Even if it was a random "monkeys with typewriters" scenario, then
it's still happened. It all seems to make a passionate kind of sense. Not
logical at first glance, but entirely understandable on the deepest levels
of thought.
4. TAOISM & BALANCE
We need pay no attention to the tedious feminism that insists that Female
is Good, somehow "better" than maleness. Matriarchy, patriarchy-they're
all archist and therefore pointless static dualisms that simply show their
proponents haven't got rid of their dualist christian cultural psychological
conditioning as much as they may have at first thought. With Taoism we get
the idea of a dynamic balance, where it's OK to link femininity with destruction
because destruction is an entirely natural thing. As Watts said, "nothing
is the most dependable thing there is". The idea of somehow coming
to terms with the darker side of existence is of the utmost importance in
Taoism. Western culture as a whole is based on an entirely humourless, furious,
unyielding rigid and neurotic denial of the ying, negative, mysterious,
female. This in turn leads to a great deal of mental ill health that in
fact is regarded as being somehow normal by "respectable" people,
laudable even. Philosophers such as Bertrand Russell write books like The
Conquest of Nature, moralists insist that we purify ourselves by suffocating
our darker side, and nearly everybody simply refuses to seriously acknowledge
the existence of death (while simultaneously gorging themselves on horror
films by way of a non-serious compensation for the very real horrors that
are lurking in their subconscious).
Most peoples' predicament is like that of somebody who's noticed the boat
they're in is keeling to one side, and in their haste not to fall over the
edge move further towards the side nearest the water for safety.

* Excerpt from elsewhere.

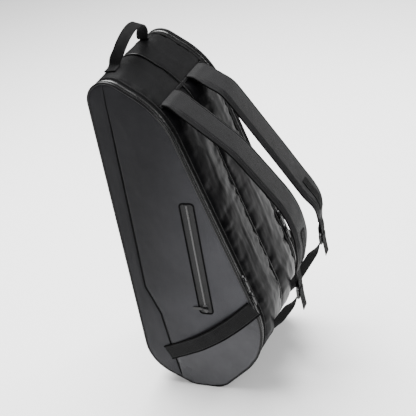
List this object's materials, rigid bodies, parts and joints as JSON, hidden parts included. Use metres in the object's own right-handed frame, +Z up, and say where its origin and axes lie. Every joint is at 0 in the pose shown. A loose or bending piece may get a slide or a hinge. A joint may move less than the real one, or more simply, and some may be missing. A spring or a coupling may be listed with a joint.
{
  "type": "racket tournament bag",
  "caption": "Two-compartment teardrop racket bag standing on its wide end, with zipped side panels, padded shoulder straps, a carry handle and grab bands.",
  "frame": {"origin": "middle of the flat base that the bag stands on", "axes": "+Z up along the bag towards its narrow end, +X towards the shoulder straps, -Y towards the near side panel"},
  "size_m": [0.3851, 0.318, 0.8125],
  "materials": {
    "face_fabric": "coated matte fabric with a soft sheen",
    "gusset_fabric": "plain matte woven fabric",
    "gloss_fabric": "glossy coated tarpaulin, softly wrinkled",
    "lining": "thin padded lining",
    "piping": "smooth black piping",
    "webbing": "ribbed webbing",
    "strap_fabric": "padded strap with mesh edges",
    "zip_tape": "woven zip tape with coil teeth",
    "slider_metal": "black enamelled",
    "puller": "moulded soft puller",
    "buckle_plastic": "moulded acetal"
  },
  "bodies": {
    "root": {"base_gusset": "gusset_fabric", "centre_piping": "piping", "divider": "lining", "shoulder_binding": "gusset_fabric", "handle_tabs": "webbing", "near_front_gusset": "gusset_fabric", "near_narrow_end_gusset": "gusset_fabric", "near_back_gusset": "gloss_fabric", "near_gusset_lining": "lining", "near_gusset_zip_half": "zip_tape", "near_strap_root": "strap_fabric", "near_anchor_tab": "webbing", "far_front_gusset": "gusset_fabric", "far_narrow_end_gusset": "gusset_fabric", "far_back_gusset": "gloss_fabric", "far_gusset_lining": "lining", "far_gusset_zip_half": "zip_tape", "far_strap_root": "strap_fabric", "far_anchor_tab": "webbing"},
    "handle": {"handle_loop": "webbing"},
    "near_panel": {"near_panel_zip_half": "zip_tape", "near_panel_foam": "lining", "near_panel_piping": "piping", "near_grab_band": "webbing", "near_pocket_frame": "piping", "near_pocket_zip": "zip_tape", "near_pocket_pouch": "lining", "near_side_strip": "face_fabric", "near_main_field": "face_fabric", "near_toe_panel": "gloss_fabric"},
    "near_strap": {"near_strap_pad": "strap_fabric", "near_lock_loop": "webbing", "near_ladder_lock": "buckle_plastic", "near_adjuster_webbing": "webbing"},
    "near_upper_slider": {"near_upper_slider": "slider_metal"},
    "near_upper_puller": {"near_upper_puller": "puller"},
    "near_lower_slider": {"near_lower_slider": "slider_metal"},
    "near_lower_puller": {"near_lower_puller": "puller"},
    "near_pocket_slider": {"near_pocket_slider": "slider_metal"},
    "near_pocket_puller": {"near_pocket_puller": "puller"},
    "far_panel": {"far_panel_zip_half": "zip_tape", "far_panel_foam": "lining", "far_panel_piping": "piping", "far_grab_band": "webbing", "far_pocket_frame": "piping", "far_pocket_zip": "zip_tape", "far_pocket_pouch": "lining", "far_side_strip": "face_fabric", "far_main_field": "face_fabric", "far_toe_panel": "gloss_fabric"},
    "far_strap": {"far_strap_pad": "strap_fabric", "far_lock_loop": "webbing", "far_ladder_lock": "buckle_plastic", "far_adjuster_webbing": "webbing"},
    "far_upper_slider": {"far_upper_slider": "slider_metal"},
    "far_upper_puller": {"far_upper_puller": "puller"},
    "far_lower_slider": {"far_lower_slider": "slider_metal"},
    "far_lower_puller": {"far_lower_puller": "puller"},
    "far_pocket_slider": {"far_pocket_slider": "slider_metal"},
    "far_pocket_puller": {"far_pocket_puller": "puller"}
  },
  "joints": [
    {"name": "handle_swing", "type": "hinge", "parent": "root", "child": "handle", "pos_m": [-0.097, 0, 0.757], "axis": [0, 1, 0], "range_deg": [-65, 27]},
    {"name": "near_panel_open", "type": "hinge", "parent": "root", "child": "near_panel", "pos_m": [-0.133, -0.1395, 0.373], "axis": [0, 0, -1], "range_deg": [0, 80]},
    {"name": "near_strap_swing", "type": "hinge", "parent": "root", "child": "near_strap", "pos_m": [0.075, -0.068, 0.62596], "axis": [0.1622, 0, -0.9868], "range_deg": [-10, 25]},
    {"name": "near_upper_slider_travel", "type": "slide", "parent": "root", "child": "near_upper_slider", "axis": [-0.2653, 0, 0.9642], "range_m": [0, 0.325]},
    {"name": "near_upper_puller_flip", "type": "hinge", "parent": "near_upper_slider", "child": "near_upper_puller", "pos_m": [0.12829, -0.1316, 0.297], "axis": [0, -1, 0], "range_deg": [0, 160]},
    {"name": "near_lower_slider_travel", "type": "slide", "parent": "root", "child": "near_lower_slider", "axis": [-0.2653, 0, 0.9642], "range_m": [-0.03, 0]},
    {"name": "near_lower_puller_flip", "type": "hinge", "parent": "near_lower_slider", "child": "near_lower_puller", "pos_m": [0.13847, -0.1316, 0.25999], "axis": [0, -1, 0], "range_deg": [0, 160]},
    {"name": "near_pocket_slider_travel", "type": "slide", "parent": "near_panel", "child": "near_pocket_slider", "axis": [0, 0, 1], "range_m": [0, 0.24]},
    {"name": "near_pocket_puller_flip", "type": "hinge", "parent": "near_pocket_slider", "child": "near_pocket_puller", "pos_m": [0.036, -0.15175, 0.226], "axis": [0, 0, 1], "range_deg": [0, 160]},
    {"name": "far_panel_open", "type": "hinge", "parent": "root", "child": "far_panel", "pos_m": [-0.133, 0.1395, 0.373], "axis": [0, 0, 1], "range_deg": [0, 80]},
    {"name": "far_strap_swing", "type": "hinge", "parent": "root", "child": "far_strap", "pos_m": [0.075, 0.068, 0.64164], "axis": [-0.1535, 0, 0.9882], "range_deg": [-10, 25]},
    {"name": "far_upper_slider_travel", "type": "slide", "parent": "root", "child": "far_upper_slider", "axis": [-0.2653, 0, 0.9642], "range_m": [0, 0.325]},
    {"name": "far_upper_puller_flip", "type": "hinge", "parent": "far_upper_slider", "child": "far_upper_puller", "pos_m": [0.12829, 0.1316, 0.297], "axis": [0, -1, 0], "range_deg": [0, 160]},
    {"name": "far_lower_slider_travel", "type": "slide", "parent": "root", "child": "far_lower_slider", "axis": [-0.2653, 0, 0.9642], "range_m": [-0.03, 0]},
    {"name": "far_lower_puller_flip", "type": "hinge", "parent": "far_lower_slider", "child": "far_lower_puller", "pos_m": [0.13847, 0.1316, 0.25999], "axis": [0, -1, 0], "range_deg": [0, 160]},
    {"name": "far_pocket_slider_travel", "type": "slide", "parent": "far_panel", "child": "far_pocket_slider", "axis": [0, 0, 1], "range_m": [0, 0.24]},
    {"name": "far_pocket_puller_flip", "type": "hinge", "parent": "far_pocket_slider", "child": "far_pocket_puller", "pos_m": [0.036, 0.15175, 0.226], "axis": [0, 0, -1], "range_deg": [0, 160]}
  ]
}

But the dark goeswith the light. It can't ever be annihilated, so when temporarily
repressed it tends to just come back on the double, at the most inopportune
moment, and with extra destructiveness. The sickness of trying to annihilate
the dark side is at the heart of Western civilisation. If you cling to the
light or the dark, your mind cramps. And if you want to avoid cramp, you
must learn to accept the dark.
"And so in order to feel good, to feel that life is worthwhile,
that existence is worth going on with, in order to bring out that feeling,
just as the red brings out the violet, there has to be in the back of our
minds, maybe very far away, the comprehension that there is something that
could happen, that absolutely must not happen, that is the horrors, that
is the screaming meemies at the end of the line."
- 'The More Things Change', The Essential Alan Watts, p.80
Or as Watts used to say of himself, "What else could a light shine
in if it wasn't the darkness?"
Furthermore, we must note that whether you're following the Left or Right
hand path, you're following a mere path, a static, stuck plan of action
that tints everything one colour, tilts everything one way. (And we all
know what we think about One Way xtians don't we?) There is no need to make
a point of following a path at all in the first place-they're just earlier
versions of rails. To take the example of the Indian vama marg, and
excremental path much lauded by magicians such as Kenneth Grant-all the
supposed new flexibility and freshness of outlook that comes from following
this path reminds us of is feeling better after you've finished banging
your head against a brick wall.
Because of the constant neurotic clinging to yang ways of existing, we do
indeed lose touch with the darker side. Thus in order to come to terms with
it we have to rediscover what it is. But this is an ongoing process which
doesn't mean that any attempt to manifest the dark side should be made.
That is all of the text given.